How Jenny Saville turns paint into flesh

Saville’s acclaimed works look like portraits except that she says they are actually paintings about the act of painting. She acknowledges the influence of compatriots Bacon and Freud but also abstractionists like de Kooning and Twombly. From them she draws “energy” but what she paints are fleshy, visceral, imperfect bodies that impart, says one writer, the “ungraspable but omnipresent realness of others”.  Amidst a string of 5-star reviews for Saville’s retrospective this writer says “she has the verve of a great artist”.

Rashid Johnson

Starting out, Johnson was called “post-Black” for his avoidance of racial stereotypes. Now honoured with a mid-career survey, do we see him more clearly? Besides his original medium of photography, he works across video, painting, mosaic and sculpture. One critic groans about “hectic conceptualism” – lots of ideas, some great but others that are “too esoteric”. The linked piece notes all the allusions and wonders if Johnson’s work is “activism [or just] décor … I’m not so sure”.

Curator Robert Fucci Unpacks the Narrative Intrigue of ‘Vermeer’s Love Letters’

To celebrate its renovation New York’s Frick is showing three Vermeers, each a genre scene that focus on a favourite theme, the love letter. Dutch society in Vermeer’s day was not always willing to let women choose their partners. The love letter, often transmitted by one’s maid, was one way to steer events in a desired direction. So, in these paintings, there is dramatic tension – will love win out? Says one critic “three staggeringly beautiful works”. A backgrounder is here.

Historic portrait by ‘Britain’s Caravaggio’ bought for the nation

London’s National Portrait Gallery says William Dobson was “the first great British painter”.  Few remember him today but that may change with the official purchase of his self-portrait. Painted around 1637, the work stands out amidst that era’s “stiff” portraits. It is fluent, with thickly applied paint and “oozing romantic self-absorption”, giving it  an“un-English” psychological mood. “Suddenly, out of nowhere, we have a native Caravaggio”. The gushing official announcement is here.

Antoine Watteau’s studies in elegance

When we think Watteau, we think of paintings of aristocratic frivolity. He was slow, it seems, to pick up his painting brushes but, when it came to drawing, he was “almost obsessive”. He drew constantly, with some images eventually appearing in his paintings. Yet Watteau’s repeated alteration of his drawings is evidence that he saw them as artworks in their own right. His skill in focusing on a figure “gives many of his drawings an almost cinematic quality, which he never fully reproduced in paint.”
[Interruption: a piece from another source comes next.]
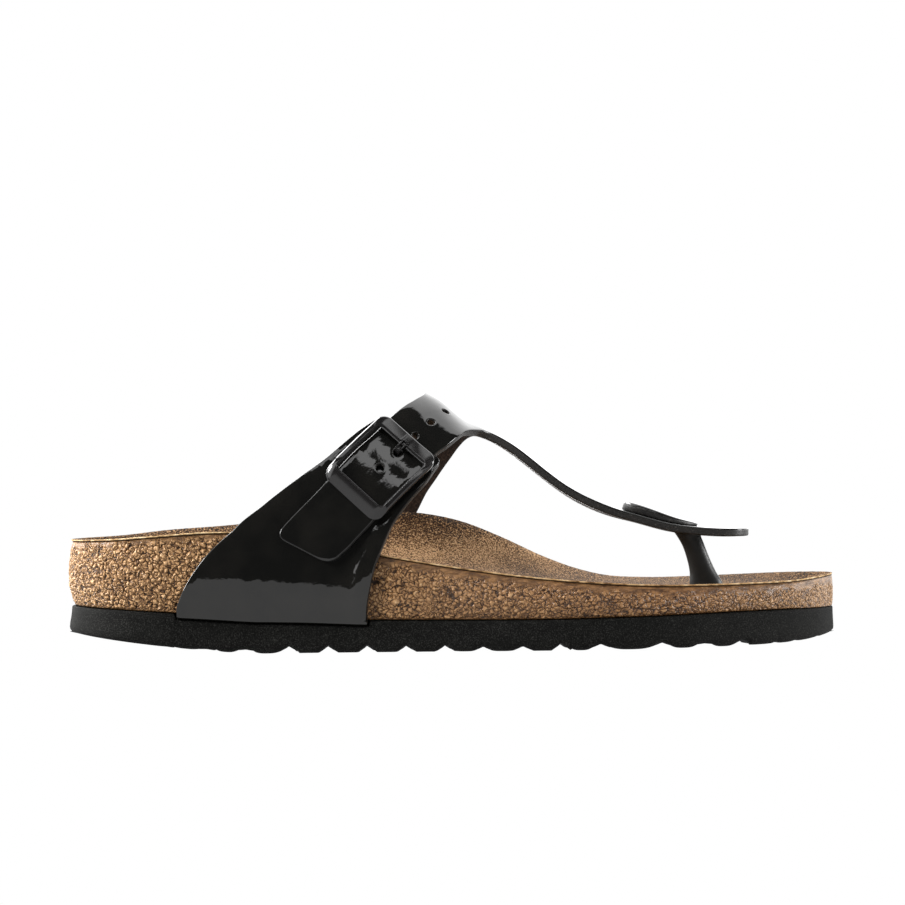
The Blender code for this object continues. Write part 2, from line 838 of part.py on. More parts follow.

Paul Poiret: How Fashion’s Maverick Turned Couture Into Art in Paris

Poiret opened his fashion house in 1903. Soon he was famous for his “streamlined and unstructured” fashions that liberated women from the corset. These clothes, often colourful and “draped rather than tailored”, celebrated natural form and were a “sartorial revolution”. Extravagant ambitions eventually forced the sale of his fashion house in 1929. Insisting on the “unity” of art and fashion, Poiret also influenced home décor and pioneered the use of spectacular events for brand marketing.